Certainly the second-generation migrant experience of feeling culturally and racially out of place creates an urgent need for self-definition. The sisters join Islam Net, a youth organisation seeking to cleanse Islam of the elders’ “ethno-cultural” practices. The danger of such “purified” religion is its potential transformation into an ethnicity substitute, stridently political but stripped of its moral, and spiritual core. The sisters take to wearing niqabs and – to their parents’ horror – adopt a snooty attitude to kuffar.

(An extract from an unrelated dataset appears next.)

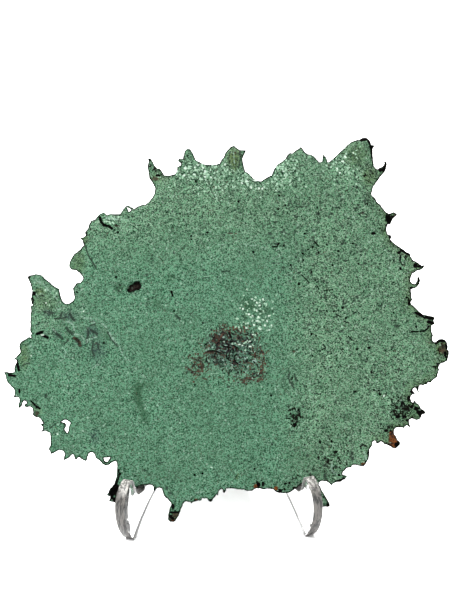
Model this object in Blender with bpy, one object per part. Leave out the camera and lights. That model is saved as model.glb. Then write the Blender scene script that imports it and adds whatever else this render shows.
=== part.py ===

But all this – religious awakening, identity politics, conspiracy theories – is still standard teenage fare. What propels the girls from humdrum self-righteousness towards bit parts in a war drama is their latching on to transglobal Salafi jihadism, a religious strain prominent on the internet and certain battle fronts. Transfixed by romantic accounts of the Muslim past and near future, Ayan gravitates towards the “Prophet’s Umma” organisation. Seierstad indicates but doesn’t overplay the sexual allure of these rugged “alpha-Islamists” with gangster pasts – characters such as Bastian Vasquez, a Chilean-Norwegian convert, embezzler of charity funds and child abuser. Through well-researched character sketches, Seierstad (who also authored a book on the trial of neo-fascist terrorist Anders Breivik) skilfully brings this dark milieu to life.
Once the girls are in Syria, the story’s focus shifts to their well-meaning father, Sadiq. Guilty only of fecklessness and inattention, now terrified for (and shamed by) his daughters, Sadiq pursues them to Turkey, then across the border. He’s taken under the wing of Osman, an arms and information smuggler. The Syrian background is sketched quickly and accurately. It’s late 2013 and democratic rebels are losing ground to Islamist and jihadist groups. President Assad, “fearing democracy more than Islamism”, is contributing to the process. By ruthless strategy – “Survey. Monitor. Abduct. Eliminate” – the “arrogant, boorish and cruel” foreigners of Isis are increasing in number.
Attempting to negotiate, Sadiq is abducted, pressured to enlist, then tortured as a spy. Syrian farmers are murdered close by. “What sort of hell is this?” one asks. Sadiq finally escapes back to Oslo. But his wife Sara, never happy in Norway, and subjected now to Somali community gossip, leaves for Somaliland, taking the younger children. Lonely and broke, Sadiq retreats into fantasy and denial. An occasional poet and musician, once a teenage militiaman, Sadiq’s dealings with fighters, smugglers, diplomats, policemen and journalists lead him increasingly out of his depth. In a series of returns to Syria – and ill-fated rescue attempts – everything that can go wrong does. Crucially, the girls reject being rescued. Sadiq can’t “admit that what he wanted was not what his daughters wanted”. What do they want? No longer “to help Muslims”. Ayan texts her brother: “We get money without working here btw. Tee hee.”
Seierstad’s literary journalism is patched together from texts and chats as well as school files and interviews. Judged by their own words, the Isis women don’t come off well. “Keep in mind that God has ordained our reward here,” Leila texts her parents. This is aptly translated as “the Islamic State’s version of: because I deserve it”. When her Syrian neighbours are evicted, one female jihadist gloats: “I’m pretty sure the men were beheaded, the women chucked out.” Another describes the beheading of aid worker Peter Kassig as “gut-wrenchingly awesome justice”. And Ayan herself comments that Yazidi women being raped are “not women, they’re spoils of war”.
What explains the appeal of such savagery? Seierstad deliberately proposes no answer, only the implied lesson, or reminder, that people may become so convinced of their own fictions that they experience vice as virtue and an inferno as paradise. French scholar Olivier Roy argues that, in the western jihadi mindset, real countries are converted into “gaming space”. This applies more generally. Syria has become a screen on which outsiders project their own concerns and dreams, from the resurrected caliphate to the war on terror. As well as invading states, individual Sunnis, Shias, fascists and leftists have arrived from around the globe. Less and less space is left for Syrians themselves.